There are a number of important cases that we will writers must have an understanding of. Not all law is statute based and many of these cases form the basis of the law that applies to will writing and succession.
This article will cover an overview of the facts and decision of Banks v Goodfellow (1870) LR 5 QB 549.
The case concerned the will of John Banks, who owned a considerable estate of 15 Cottages in the Lake District. During his lifetime, Mr Banks suffered from delusions and epilepsy and had spent some time in a lunatic asylum. In particular, Mr Banks believed that he was frequently visited by devils or evil spirits and believed that he was being pursued and molested by a Mr Alexander and even the death of Mr Alexander did not stop Mr Banks from believing this.
On 2 December 1863, Mr Banks made a new will leaving his estate to his niece. He died two years later. His niece died two years after that and her estate, including her inheritance from Mr Banks, passed to her half brother who was not a relative of Mr Banks.
The son of Mr Bank’s half brother brought proceedings to have Mr Banks’ will set aside on the grounds of lack of capacity.
The proceedings failed and it was held that Mr Banks was mentally capable of making his will. Whilst it was clear that Mr Banks suffered from delusions, those delusions had no impact on the gifts he made in his will. The judgment of Cockburn CJ gave what is now the test for testamentary capacity:
It is essential to the exercise of such a power that a testator shall understand the nature of the act and its effects; shall understand the extent of the property of which he is disposing; shall be able to comprehend and appreciate the claims to which he ought to give effect; and with a view to the latter object that no disorder of the mind shall poison his affections, pervert his sense of right, or prevent the exercise of his natural faculties; that no insane delusion shall influence his will on disposing of his property, and bring about a disposal of it which would not have been made otherwise
This can be broken down into four different elements:
- The testator understands the nature of making a will and its effects – this being that the testator must know that he is making a Will to dispose of his assets AFTER he has died. In other words, the testator understands that the Will is to come into effect on their death and not before.
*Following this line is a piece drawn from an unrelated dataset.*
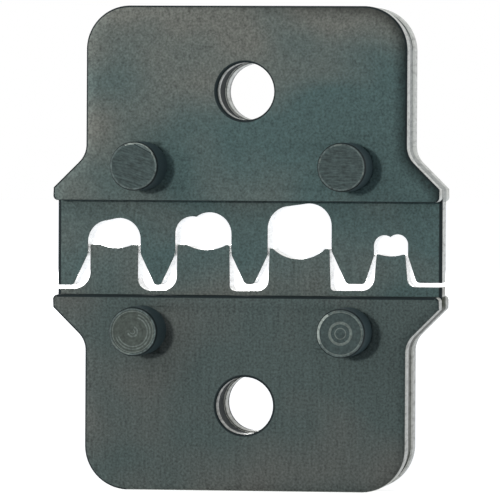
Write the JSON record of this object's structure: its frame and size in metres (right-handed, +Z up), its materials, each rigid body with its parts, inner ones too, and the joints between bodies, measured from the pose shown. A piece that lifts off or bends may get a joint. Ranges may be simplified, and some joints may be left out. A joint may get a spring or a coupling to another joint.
{
  "type": "crimping die pair",
  "caption": "Laminated steel crimping dies for a hand tool: nests in the upper half, anvils in the lower, guide pins through both.",
  "frame": {"origin": "on the base of the lower half, at its middle in X and in Y", "axes": "+X to the right and +Z up as in the picture, -Y towards the viewer; the halves close and open along Z and the bolt holes and pins run along Y"},
  "size_m": [0.0318, 0.018, 0.0397],
  "materials": {
    "profile_plate": "blackened steel, ground, satin",
    "cheek": "blackened steel, ground, satin, bare at the edges",
    "guide_pin": "hardened pin, turned and ground end faces"
  },
  "bodies": {
    "lower_die": {"lower_profile_plate": "profile_plate", "lower_front_cheek": "cheek", "lower_back_cheek": "cheek", "lower_left_pin": "guide_pin", "lower_right_pin": "guide_pin"},
    "upper_die": {"upper_profile_plate": "profile_plate", "upper_front_cheek": "cheek", "upper_back_cheek": "cheek", "upper_left_pin": "guide_pin", "upper_right_pin": "guide_pin"}
  },
  "joints": [
    {"name": "die_travel", "type": "slide", "parent": "lower_die", "child": "upper_die", "axis": [0, 0, 1], "range_m": [0, 0.012]}
  ]
}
- The testator understands the extent of the property of which they are disposing – the testator does not need to know the exact value of everything they own but must know the extent of their wealth. For example, be able to give approximate figures of the assets which they own.
- The testator is able to comprehend and appreciate the claims to which they ought to give effect – the testator must know who might have first claim on their property. An example could be that the testator is married and therefore the spouse would have claim upon the estate
- The testator has no disorder of the mind that perverts their sense of right or prevents the exercise of their natural faculties in disposing of their property by will.